En cada país, el trabajo es una de las preocupaciones más sentidas por la gente y, acaso, la más ofrecida por quienes buscan llegar al poder.
Uno de los efectos letales de la pandemia ocurrió en el campo laboral. Lo sufrieron los países industrializados, ni se diga los menos o los casi nada desarrollados.
La informalidad, como nunca, ganó terreno. La desocupación y la subocupación alcanzaron altísimos índices.
La falta de oportunidades, los salarios, por bajos, no son compatibles con el alto coste de la vida, las pocas inversiones, generan problemas sociales de fondo, comenzando por la migración, el auge delictivo hasta masivas y violentas protestas ciudadanas.
Históricamente, en Ecuador la falta de trabajo es uno de los puntos más difíciles de resolver. Un país superendeudado, saqueado por mafias enquistadas en el poder, donde la seguridad jurídica es una bomba de tiempo, y ciertos grandes empresarios evaden impuestos; donde las grandes inversiones se resisten a llegar, son parte de un horizonte poco promisorio.
El gobierno de Guillermo Lasso no ha podido pasar su proyecto de reforma laboral. Su solo anuncio despertó reacciones en contra, y de su anunciada socialización nadie sabe nada.
Hay más de 6 millones de desocupados; un jurásico Código del Trabajo; dirigentes indispuestos a aceptar otras modalidades laborales, peor los cambios producto de la tecnología; ni se diga políticos populacheros cuyo mérito es oponerse a todo.

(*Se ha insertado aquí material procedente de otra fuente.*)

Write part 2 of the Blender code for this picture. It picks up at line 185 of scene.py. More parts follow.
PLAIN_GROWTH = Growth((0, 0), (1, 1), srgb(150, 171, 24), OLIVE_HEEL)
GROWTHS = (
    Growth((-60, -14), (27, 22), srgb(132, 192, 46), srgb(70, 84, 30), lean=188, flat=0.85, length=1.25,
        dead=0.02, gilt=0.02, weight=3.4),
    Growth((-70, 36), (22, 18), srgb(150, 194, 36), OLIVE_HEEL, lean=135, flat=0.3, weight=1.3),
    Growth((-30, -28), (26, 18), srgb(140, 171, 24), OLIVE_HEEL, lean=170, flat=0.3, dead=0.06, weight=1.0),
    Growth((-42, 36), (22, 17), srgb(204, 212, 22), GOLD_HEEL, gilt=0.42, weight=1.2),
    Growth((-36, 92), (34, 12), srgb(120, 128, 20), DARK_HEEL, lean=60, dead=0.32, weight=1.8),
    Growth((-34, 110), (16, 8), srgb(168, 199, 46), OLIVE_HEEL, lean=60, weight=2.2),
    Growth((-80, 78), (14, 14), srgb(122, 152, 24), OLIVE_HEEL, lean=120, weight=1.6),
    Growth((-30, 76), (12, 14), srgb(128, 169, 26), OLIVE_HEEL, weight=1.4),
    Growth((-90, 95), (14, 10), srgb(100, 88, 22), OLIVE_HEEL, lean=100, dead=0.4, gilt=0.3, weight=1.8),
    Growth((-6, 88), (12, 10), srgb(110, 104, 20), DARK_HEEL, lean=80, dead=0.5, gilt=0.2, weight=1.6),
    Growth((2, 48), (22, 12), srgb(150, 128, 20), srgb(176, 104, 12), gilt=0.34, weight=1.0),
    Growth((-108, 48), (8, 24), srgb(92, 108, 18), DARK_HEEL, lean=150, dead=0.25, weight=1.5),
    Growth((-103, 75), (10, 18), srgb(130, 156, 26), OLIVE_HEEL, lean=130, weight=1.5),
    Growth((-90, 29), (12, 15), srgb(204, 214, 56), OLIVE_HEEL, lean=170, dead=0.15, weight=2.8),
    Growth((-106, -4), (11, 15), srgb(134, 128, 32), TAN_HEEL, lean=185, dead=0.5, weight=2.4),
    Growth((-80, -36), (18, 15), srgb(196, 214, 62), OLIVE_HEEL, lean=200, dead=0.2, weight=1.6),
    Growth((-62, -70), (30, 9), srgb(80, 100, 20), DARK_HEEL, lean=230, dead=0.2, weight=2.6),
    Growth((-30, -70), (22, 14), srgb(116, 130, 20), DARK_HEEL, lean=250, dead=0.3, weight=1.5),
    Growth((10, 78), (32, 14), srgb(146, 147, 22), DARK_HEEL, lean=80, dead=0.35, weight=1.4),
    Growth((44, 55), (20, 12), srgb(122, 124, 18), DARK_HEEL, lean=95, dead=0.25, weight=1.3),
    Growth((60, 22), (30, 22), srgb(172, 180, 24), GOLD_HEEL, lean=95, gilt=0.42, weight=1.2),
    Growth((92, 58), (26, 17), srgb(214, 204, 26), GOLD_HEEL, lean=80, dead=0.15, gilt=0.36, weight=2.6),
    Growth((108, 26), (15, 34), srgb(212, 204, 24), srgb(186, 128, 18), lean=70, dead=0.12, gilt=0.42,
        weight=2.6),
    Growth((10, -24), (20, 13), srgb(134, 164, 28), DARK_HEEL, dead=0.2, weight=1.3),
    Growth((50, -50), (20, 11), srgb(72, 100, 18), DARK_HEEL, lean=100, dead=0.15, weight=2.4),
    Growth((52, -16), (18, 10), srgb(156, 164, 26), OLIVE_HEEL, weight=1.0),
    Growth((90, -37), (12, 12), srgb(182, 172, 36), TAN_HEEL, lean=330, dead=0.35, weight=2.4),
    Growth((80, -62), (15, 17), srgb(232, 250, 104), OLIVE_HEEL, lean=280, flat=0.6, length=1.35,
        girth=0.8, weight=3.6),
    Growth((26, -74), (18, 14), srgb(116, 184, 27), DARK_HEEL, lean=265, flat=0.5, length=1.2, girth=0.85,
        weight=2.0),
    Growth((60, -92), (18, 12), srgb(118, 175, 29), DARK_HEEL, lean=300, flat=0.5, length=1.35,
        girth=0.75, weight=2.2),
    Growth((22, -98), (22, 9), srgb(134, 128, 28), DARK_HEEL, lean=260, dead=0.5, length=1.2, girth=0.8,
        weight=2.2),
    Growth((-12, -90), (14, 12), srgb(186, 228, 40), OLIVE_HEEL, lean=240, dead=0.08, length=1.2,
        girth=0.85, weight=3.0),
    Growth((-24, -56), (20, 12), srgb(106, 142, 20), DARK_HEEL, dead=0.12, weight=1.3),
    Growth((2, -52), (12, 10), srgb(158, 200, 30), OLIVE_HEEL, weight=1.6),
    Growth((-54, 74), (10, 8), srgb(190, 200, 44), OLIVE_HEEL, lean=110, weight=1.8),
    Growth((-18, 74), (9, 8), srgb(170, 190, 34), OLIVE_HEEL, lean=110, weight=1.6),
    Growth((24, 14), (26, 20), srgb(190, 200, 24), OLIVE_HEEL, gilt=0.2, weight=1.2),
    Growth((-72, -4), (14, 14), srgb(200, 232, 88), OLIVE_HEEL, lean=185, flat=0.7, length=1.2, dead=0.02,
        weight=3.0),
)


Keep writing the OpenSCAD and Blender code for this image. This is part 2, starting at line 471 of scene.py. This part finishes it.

En esas y otras condiciones se celebra el Día del Trabajo. Será, como se ha dicho, una jornada da protesta contra del gobierno; pues confluirán diferentes sectores sociales descontentos. Entre ellos, el de la salud.
Ojalá la celebración no se empañe con violencia, tal como lo ha advertido la Policía Nacional. Reclamar, protestar, no son sinónimos de destrucción.